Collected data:

=====

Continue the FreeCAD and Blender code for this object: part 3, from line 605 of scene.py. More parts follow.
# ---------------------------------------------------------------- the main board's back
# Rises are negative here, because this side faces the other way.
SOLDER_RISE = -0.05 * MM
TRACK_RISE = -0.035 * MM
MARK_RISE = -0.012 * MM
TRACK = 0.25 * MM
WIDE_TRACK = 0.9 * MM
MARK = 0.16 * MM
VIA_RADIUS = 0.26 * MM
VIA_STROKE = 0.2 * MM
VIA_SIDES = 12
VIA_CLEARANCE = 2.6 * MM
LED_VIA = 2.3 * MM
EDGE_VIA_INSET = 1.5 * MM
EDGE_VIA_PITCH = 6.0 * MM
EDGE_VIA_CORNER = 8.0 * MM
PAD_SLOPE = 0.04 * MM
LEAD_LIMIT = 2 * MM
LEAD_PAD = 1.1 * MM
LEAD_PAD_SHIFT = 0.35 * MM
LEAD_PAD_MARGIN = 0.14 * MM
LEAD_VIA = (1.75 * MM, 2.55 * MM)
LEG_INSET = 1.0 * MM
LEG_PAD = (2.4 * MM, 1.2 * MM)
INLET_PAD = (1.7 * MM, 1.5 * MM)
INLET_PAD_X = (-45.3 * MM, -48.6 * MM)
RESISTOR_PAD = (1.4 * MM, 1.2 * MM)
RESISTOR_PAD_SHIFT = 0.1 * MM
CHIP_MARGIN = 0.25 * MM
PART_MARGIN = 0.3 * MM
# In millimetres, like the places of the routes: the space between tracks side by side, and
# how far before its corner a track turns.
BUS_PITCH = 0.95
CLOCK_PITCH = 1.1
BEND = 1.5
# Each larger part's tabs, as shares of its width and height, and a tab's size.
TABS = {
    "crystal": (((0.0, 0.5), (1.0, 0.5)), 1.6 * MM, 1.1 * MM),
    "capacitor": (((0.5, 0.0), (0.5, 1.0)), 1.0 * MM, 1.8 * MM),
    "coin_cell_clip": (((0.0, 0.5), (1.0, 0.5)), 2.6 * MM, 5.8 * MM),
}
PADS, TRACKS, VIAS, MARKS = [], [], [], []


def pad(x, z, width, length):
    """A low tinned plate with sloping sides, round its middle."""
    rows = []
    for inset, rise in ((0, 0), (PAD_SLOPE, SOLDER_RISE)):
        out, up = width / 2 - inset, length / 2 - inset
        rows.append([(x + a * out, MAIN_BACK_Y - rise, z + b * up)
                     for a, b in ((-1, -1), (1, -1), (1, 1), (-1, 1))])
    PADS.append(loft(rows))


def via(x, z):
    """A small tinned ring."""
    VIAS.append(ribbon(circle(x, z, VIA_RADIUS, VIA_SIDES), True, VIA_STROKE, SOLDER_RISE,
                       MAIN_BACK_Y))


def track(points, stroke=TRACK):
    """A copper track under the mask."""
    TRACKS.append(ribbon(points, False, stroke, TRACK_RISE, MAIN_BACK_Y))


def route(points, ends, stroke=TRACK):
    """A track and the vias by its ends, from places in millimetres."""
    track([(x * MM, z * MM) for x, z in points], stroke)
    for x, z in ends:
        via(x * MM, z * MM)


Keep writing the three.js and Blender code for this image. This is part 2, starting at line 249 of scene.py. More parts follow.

=====

§ **EXERCISE OBJECTIVE**:
Send back each record exactly as it stands.

§ **TASK OUTPUT**:
Continue the FreeCAD and Blender code for this object: part 3, from line 605 of scene.py. More parts follow.
# ---------------------------------------------------------------- the main board's back
# Rises are negative here, because this side faces the other way.
SOLDER_RISE = -0.05 * MM
TRACK_RISE = -0.035 * MM
MARK_RISE = -0.012 * MM
TRACK = 0.25 * MM
WIDE_TRACK = 0.9 * MM
MARK = 0.16 * MM
VIA_RADIUS = 0.26 * MM
VIA_STROKE = 0.2 * MM
VIA_SIDES = 12
VIA_CLEARANCE = 2.6 * MM
LED_VIA = 2.3 * MM
EDGE_VIA_INSET = 1.5 * MM
EDGE_VIA_PITCH = 6.0 * MM
EDGE_VIA_CORNER = 8.0 * MM
PAD_SLOPE = 0.04 * MM
LEAD_LIMIT = 2 * MM
LEAD_PAD = 1.1 * MM
LEAD_PAD_SHIFT = 0.35 * MM
LEAD_PAD_MARGIN = 0.14 * MM
LEAD_VIA = (1.75 * MM, 2.55 * MM)
LEG_INSET = 1.0 * MM
LEG_PAD = (2.4 * MM, 1.2 * MM)
INLET_PAD = (1.7 * MM, 1.5 * MM)
INLET_PAD_X = (-45.3 * MM, -48.6 * MM)
RESISTOR_PAD = (1.4 * MM, 1.2 * MM)
RESISTOR_PAD_SHIFT = 0.1 * MM
CHIP_MARGIN = 0.25 * MM
PART_MARGIN = 0.3 * MM
# In millimetres, like the places of the routes: the space between tracks side by side, and
# how far before its corner a track turns.
BUS_PITCH = 0.95
CLOCK_PITCH = 1.1
BEND = 1.5
# Each larger part's tabs, as shares of its width and height, and a tab's size.
TABS = {
    "crystal": (((0.0, 0.5), (1.0, 0.5)), 1.6 * MM, 1.1 * MM),
    "capacitor": (((0.5, 0.0), (0.5, 1.0)), 1.0 * MM, 1.8 * MM),
    "coin_cell_clip": (((0.0, 0.5), (1.0, 0.5)), 2.6 * MM, 5.8 * MM),
}
PADS, TRACKS, VIAS, MARKS = [], [], [], []


def pad(x, z, width, length):
    """A low tinned plate with sloping sides, round its middle."""
    rows = []
    for inset, rise in ((0, 0), (PAD_SLOPE, SOLDER_RISE)):
        out, up = width / 2 - inset, length / 2 - inset
        rows.append([(x + a * out, MAIN_BACK_Y - rise, z + b * up)
                     for a, b in ((-1, -1), (1, -1), (1, 1), (-1, 1))])
    PADS.append(loft(rows))


def via(x, z):
    """A small tinned ring."""
    VIAS.append(ribbon(circle(x, z, VIA_RADIUS, VIA_SIDES), True, VIA_STROKE, SOLDER_RISE,
                       MAIN_BACK_Y))


def track(points, stroke=TRACK):
    """A copper track under the mask."""
    TRACKS.append(ribbon(points, False, stroke, TRACK_RISE, MAIN_BACK_Y))


def route(points, ends, stroke=TRACK):
    """A track and the vias by its ends, from places in millimetres."""
    track([(x * MM, z * MM) for x, z in points], stroke)
    for x, z in ends:
        via(x * MM, z * MM)


Keep writing the three.js and Blender code for this image. This is part 2, starting at line 249 of scene.py. More parts follow.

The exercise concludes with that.